Teacher Unions, like all unions, will always seek additional resources.

By comparison with other countries with whom we like to compare ourselves, eg Finland and the US, the Irish spend on education continues to be low. These are just two of a number of countries that spend a substantially greater proportion of their GNP on education than is the case in Ireland.

Teachers are likely to argue that additional resources into education should be spent in two ways - reduced class sizes and greater expenditure on information technology. With regard to class size, there continues to be an alarming number of children taught in classes of 30 or more in Irish primary schools. While this persists, the campaign for reduced class sizes will continue to secure extensive teacher and public support.

With regard to technology, the cost of purchase, maintenance and ongoing training in its utilisation in the classroom represents a major investment challenge in both primary and post-primary schools. In failing to get on top of this issue over the past 10 years, it is difficult to be optimistic in this regard for the coming decade.

In the overall resource mix of the classroom the ultimate resource is that of the teacher. No investment in technology can replace the input of a dedicated and imaginative teacher. Ongoing conversation with teachers suggests that the biggest challenge they face in schools today is simply that of working with a 21st century child or teenager. There is a perception in the teaching profession that teachers are doing more and more while students are doing less and less.

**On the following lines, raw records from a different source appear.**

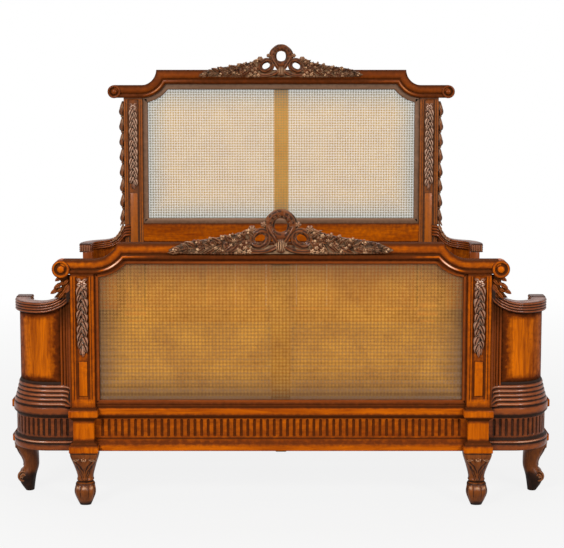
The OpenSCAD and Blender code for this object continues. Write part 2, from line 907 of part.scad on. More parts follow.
module side_rail(s) {
    x1 = half_w - base_line;
    color("chocolate") on_side(s) difference() {
        union() {
            translate([x1 - side_t, rail_half, 0]) rotate([90, 0, 0])
                linear_extrude(height = 2 * rail_half) base_section(side_t);
            rail_tenon(-rail_half - tenon_l, rail_half + tenon_l);
        }
        for (m = [0, 1], z = bolt_z) mirror([0, m, 0]) {
            translate([bolt_x, rail_half - bolt_grip, z]) rotate([-90, 0, 0])
                cylinder(r = bolt_r + play, h = bolt_grip + 1);
            translate([x1 - side_t - 1, nut_y, z]) rotate([0, 90, 0])
                cylinder(r = nut_r + play, h = nut_l + 1);
        }
    }
}

module side_bearers() {
    inner = half_w - corner_w;
    pack_l = 80;
    pack_in = 8;
    color("burlywood") both_sides() {
        box([inner - bearer_w, -bearer_end, beam_z], [inner, bearer_end, beam_z + beam_h]);
        for (y = [-1, 0, 1] * (rail_half - 2 * pack_l))
            box([inner - 1, y - pack_l / 2, beam_z + pack_in],
                [half_w - base_line - side_t, y + pack_l / 2, beam_z + beam_h - pack_in]);
    }
}

module middle_beam() {
    half_l = bed_l / 2 - base_in - base_t - stirrup_t;
    color("burlywood")
        box([-beam_w / 2, -half_l, beam_z], [beam_w / 2, half_l, beam_z + beam_h]);
}

module beam_stirrups() {
    seat = 40;
    y = bed_l / 2 - base_in - base_t;
    color("dimgray") for (m = [0, 1]) mirror([0, m, 0]) difference() {
        box([-beam_w / 2 - stirrup_t, y - seat, beam_z - stirrup_t],
            [beam_w / 2 + stirrup_t, y, beam_z + beam_h - 10]);
        box([-beam_w / 2, y - seat - 1, beam_z],
            [beam_w / 2, y - stirrup_t, beam_z + beam_h]);
    }
}

module beam_props() {
    color("burlywood") for (i = [0:prop_n - 1]) {
        y = prop_n > 1 ? -prop_span / 2 + i * prop_span / (prop_n - 1) : 0;
        box([-prop_w / 2, y - prop_w / 2, 0], [prop_w / 2, y + prop_w / 2, beam_z]);
    }
}

module slats() {
    color("burlywood") for (i = [0:slat_n - 1]) {
        y = lerp(-slat_y, slat_y, i / (slat_n - 1));
        box([-slat_x, y - slat_w / 2, rest_z - slat_t], [slat_x, y + slat_w / 2, rest_z]);
    }
}

// Bolts that draw each side rail to its corner blocks
module bed_bolts() {
    color("dimgray") both_sides() for (m = [0, 1], z = bolt_z) mirror([0, m, 0])
        translate([bolt_x, rail_half - bolt_grip + bolt_end, z]) rotate([-90, 0, 0]) {
            cylinder(r = bolt_r, h = bolt_l);
            translate([0, 0, bolt_l]) cylinder(r = bolt_head_r, h = bolt_head_l, $fn = 6);
        }
}

// Barrel nuts in the side rails
module bolt_nuts() {
    x1 = half_w - base_line;
    color("dimgray") both_sides() for (m = [0, 1], z = bolt_z) mirror([0, m, 0]) difference() {
        translate([x1 - side_t + 1, nut_y, z]) rotate([0, 90, 0])
            cylinder(r = nut_r, h = nut_l - 2);
        translate([bolt_x, rail_half - bolt_grip, z]) rotate([-90, 0, 0])
            cylinder(r = bolt_r + play / 2, h = 30);
    }
}

post(FOOT, -1);  // foot_post_l
post(FOOT, 1);  // foot_post_r
post_leg(FOOT, -1);  // foot_leg_l
post_leg(FOOT, 1);  // foot_leg_r
top_rail(FOOT);  // foot_top_rail
crest(FOOT);  // foot_crest
color("chocolate") at_end(FOOT) base_rail(FOOT);  // foot_base_rail
cane(FOOT);  // foot_cane
cane_strips(FOOT);  // foot_cane_strips
stile(FOOT);  // foot_stile
garlands(FOOT);  // foot_garlands
foot_leaf_drops();
wing_post(FOOT, -1);  // foot_wing_post_l
wing_post(FOOT, 1);  // foot_wing_post_r
wing_leg(FOOT, -1);  // foot_wing_leg_l
wing_leg(FOOT, 1);  // foot_wing_leg_r
wing_wall(FOOT, -1);  // foot_wing_wall_l
wing_wall(FOOT, 1);  // foot_wing_wall_r
wing_cap(FOOT, -1);  // foot_wing_cap_l
wing_cap(FOOT, 1);  // foot_wing_cap_r
color("sienna") on_side(-1) at_end(FOOT) wing_base(FOOT);  // foot_wing_base_l
color("sienna") at_end(FOOT) wing_base(FOOT);  // foot_wing_base_r
wing_flares(FOOT);  // foot_wing_flares
wing_reeds(FOOT);  // foot_wing_reeds
post(HEAD, -1);  // head_post_l
post(HEAD, 1);  // head_post_r
post_leg(HEAD, -1);  // head_leg_l
post_leg(HEAD, 1);  // head_leg_r
top_rail(HEAD);  // head_top_rail
crest(HEAD);  // head_crest
color("chocolate") at_end(HEAD) base_rail(HEAD);  // head_base_rail
cane(HEAD);  // head_cane
cane_strips(HEAD);  // head_cane_strips
stile(HEAD);  // head_stile
head_mid_rail();
head_board();
garlands(HEAD);  // head_garlands
head_husks();
wing_post(HEAD, -1);  // head_wing_post_l
wing_post(HEAD, 1);  // head_wing_post_r
wing_leg(HEAD, -1);  // head_wing_leg_l
wing_leg(HEAD, 1);  // head_wing_leg_r
wing_wall(HEAD, -1);  // head_wing_wall_l
wing_wall(HEAD, 1);  // head_wing_wall_r
wing_cap(HEAD, -1);  // head_wing_cap_l
wing_cap(HEAD, 1);  // head_wing_cap_r
color("sienna") on_side(-1) at_end(HEAD) wing_base(HEAD);  // head_wing_base_l
color("sienna") at_end(HEAD) wing_base(HEAD);  // head_wing_base_r
wing_flares(HEAD);  // head_wing_flares
wing_reeds(HEAD);  // head_wing_reeds
side_rail(-1);  // side_rail_l
side_rail(1);  // side_rail_r
side_bearers();
middle_beam();
beam_stirrups();
beam_props();
slats();
bed_bolts();
bolt_nuts();
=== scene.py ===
import math
import random

import bmesh
import bpy
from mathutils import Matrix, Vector


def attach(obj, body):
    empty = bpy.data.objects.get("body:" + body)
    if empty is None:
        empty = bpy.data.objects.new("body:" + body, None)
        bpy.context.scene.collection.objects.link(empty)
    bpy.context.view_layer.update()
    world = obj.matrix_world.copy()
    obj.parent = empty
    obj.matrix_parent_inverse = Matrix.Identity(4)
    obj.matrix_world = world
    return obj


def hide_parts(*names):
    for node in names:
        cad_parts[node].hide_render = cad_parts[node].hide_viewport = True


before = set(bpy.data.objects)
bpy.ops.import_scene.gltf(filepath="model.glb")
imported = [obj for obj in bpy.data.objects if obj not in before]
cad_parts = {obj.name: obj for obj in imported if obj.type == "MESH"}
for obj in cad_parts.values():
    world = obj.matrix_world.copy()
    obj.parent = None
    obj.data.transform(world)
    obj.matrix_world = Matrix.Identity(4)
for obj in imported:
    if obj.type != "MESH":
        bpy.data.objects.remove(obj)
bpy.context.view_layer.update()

mm = 0.001
forward = (0, -1, 0)                             # out of a face, toward the one who looks at it
sides = {-1: "l", 1: "r"}

# main sizes of the bed in millimetres, the same as in the solids; heights start "lift" above the floor
bed = {
    "lift": 14, "halfLength": 1085, "halfWidth": 1000, "legTop": 186, "lowerTop": 222,
    "friezeTop": 319, "baseTop": 351, "cornerX": 845, "cornerY": 185,
    "wallR": 118, "mouldR": 145, "coveR": 43, "capOut": 16, "capWide": 58,
    "foot": {"postX": 713, "postHalf": 42.5, "postTop": 838, "railTop": 948, "drop": 60,
             "railH": 58, "runH": 50, "shoulderR": 99, "shoulderX": 675, "scrollX": 786,
             "scrollZ": 856.6, "faceY": -1071, "strip": 15, "openLow": 360,
             "sunk": (381, 826), "fillet": (391, 521), "garland": (535, 824), "capTop": 728},
    "head": {"postX": 729, "postHalf": 46, "postTop": 1402, "railTop": 1539, "drop": 75,
             "railH": 68, "runH": 62, "shoulderR": 77, "shoulderX": 690, "scrollX": 820,
             "scrollZ": 1432.6, "faceY": 1007, "strip": 25, "openLow": 780,
             "sunk": (381, 1390), "fillet": (591, 934), "garland": (948, 1378), "capTop": 700},
}


def innerX(end):
    return bed[end]["postX"] - bed[end]["postHalf"]


def outerX(end):
    return bed[end]["postX"] + bed[end]["postHalf"]


def mix(a, b, t):
    return a + (b - a) * t


def near(distance, reach):
    # 1 on an edge, falling to 0 at its reach
    return max(0.0, 1 - abs(distance) / reach)


def turns(count):
    return [2 * math.pi * k / count for k in range(count)]


# shapes are lists of points, faces and how much dark glaze and painted shade each point holds (below 0:
# rubbed bright and painted highlight)

def newShape():
    return {"points": [], "faces": [], "glaze": []}


def addRows(shape, rows, glaze, ring=True, loop=False, caps=True):
    start, wide, deep = len(shape["points"]), len(rows[0]), len(rows)
    for number, row in enumerate(rows):
        shape["points"] += [tuple(point) for point in row]
        shape["glaze"] += list(glaze[number] if hasattr(glaze[0], "__len__") else glaze)
    for i in range(deep if loop else deep - 1):
        for j in range(wide if ring else wide - 1):
            here, there = start + i * wide, start + (i + 1) % deep * wide
            nextJ = (j + 1) % wide
            shape["faces"].append((here + j, here + nextJ, there + nextJ, there + j))
    if caps and ring and not loop:
        shape["faces"].append(tuple(range(start + wide - 1, start - 1, -1)))
        shape["faces"].append(tuple(range(start + (deep - 1) * wide, start + deep * wide)))


def addGrid(shape, along, across, pointAt, **how):
    # rows of points; pointAt gives each one's place and its glaze and painted shade
    rows = [[pointAt(u, v) for v in across] for u in along]
    addRows(shape, [[point for point, glaze in row] for row in rows],
            [[glaze for point, glaze in row] for row in rows], **how)


def addMoved(shape, other, place):
    start = len(shape["points"])
    shape["points"] += [place(*point) for point in other["points"]]
    shape["faces"] += [tuple(start + i for i in face) for face in other["faces"]]
    shape["glaze"] += other["glaze"]


# places: from an end's front line, from its posts' face, or as drawn from the middle of the bed

def atEnd(end, side=1):
    if end == "foot":
        return lambda x, y, z: (side * x, y - bed["halfLength"], z + bed["lift"])
    return lambda x, y, z: (side * x, bed["halfLength"] - y, z + bed["lift"])


def atFace(end, side=1):
    return lambda x, y, z: (side * x, y + bed[end]["faceY"], z + bed["lift"])


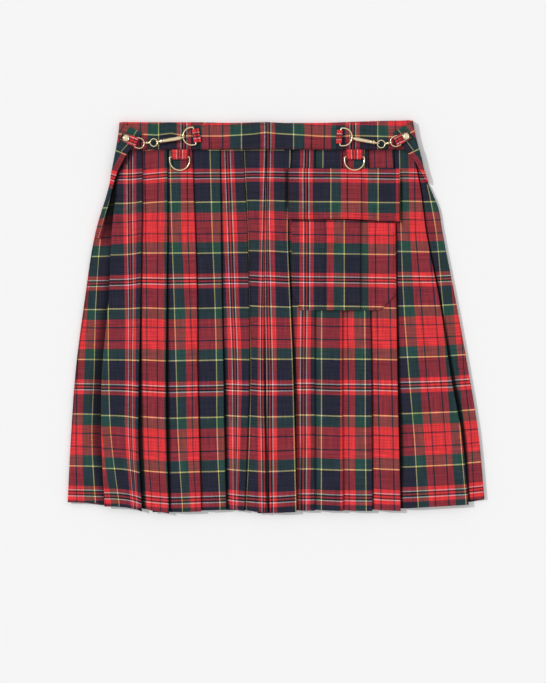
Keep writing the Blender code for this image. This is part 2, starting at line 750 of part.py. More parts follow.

This perception may not be well founded. The fact is that while it can be hard to teach children what they do not know, they usually find it easy to learn things given the appropriate context. Scout, the heroine of Harper Lee's To Kill a Mockingbird, describes how her teacher on discovering on her first day in school that she was already literate, looked at her "with more than faint distaste. Miss Caroline told me to tell my father not to teach me anymore, it would interfere with my reading. 'Teach me?' I said in surprise, 'he hasn't taught me anything, Miss Caroline. Atticus ain't got time to teach me anything'. Miss Caroline apparently thought I was lying. 'Let's not let our imagination run away with us my dear. Now you tell your father not to teach you anymore. It's best to begin reading with a fresh mind. You tell him I'll take over from here and try to undo the damage.'" Teachers will inevitably see the world through the lens of a teacher.

Coming to see it from the vantage point of the learner presents a new kind of challenge. Teachers are increasingly recognising that they must now occupy this world if they are to be effective teachers. As the single most significant resource in the world of Irish education, the developmental needs of Ireland's 60,000 teachers must remain an absolute priority in leveraging the optimal return from public investment in education. Knowledge, unlike any other economic input, is not depleted with use but, rather, increases. The craft knowledge of teachers, in a time of depleting resources elsewhere, could well prove the surest foundation for Irish education into the future.

If this is to be the case, this knowledge needs to be protected and nurtured. Teacher conferences provide an important forum wherein this knowledge is acknowledged and celebrated. If only for that reason alone, they are a welcome and valuable contribution to thinking and morale in the world of Irish education.

Prof Tom Collins is head of education at NUI Maynooth.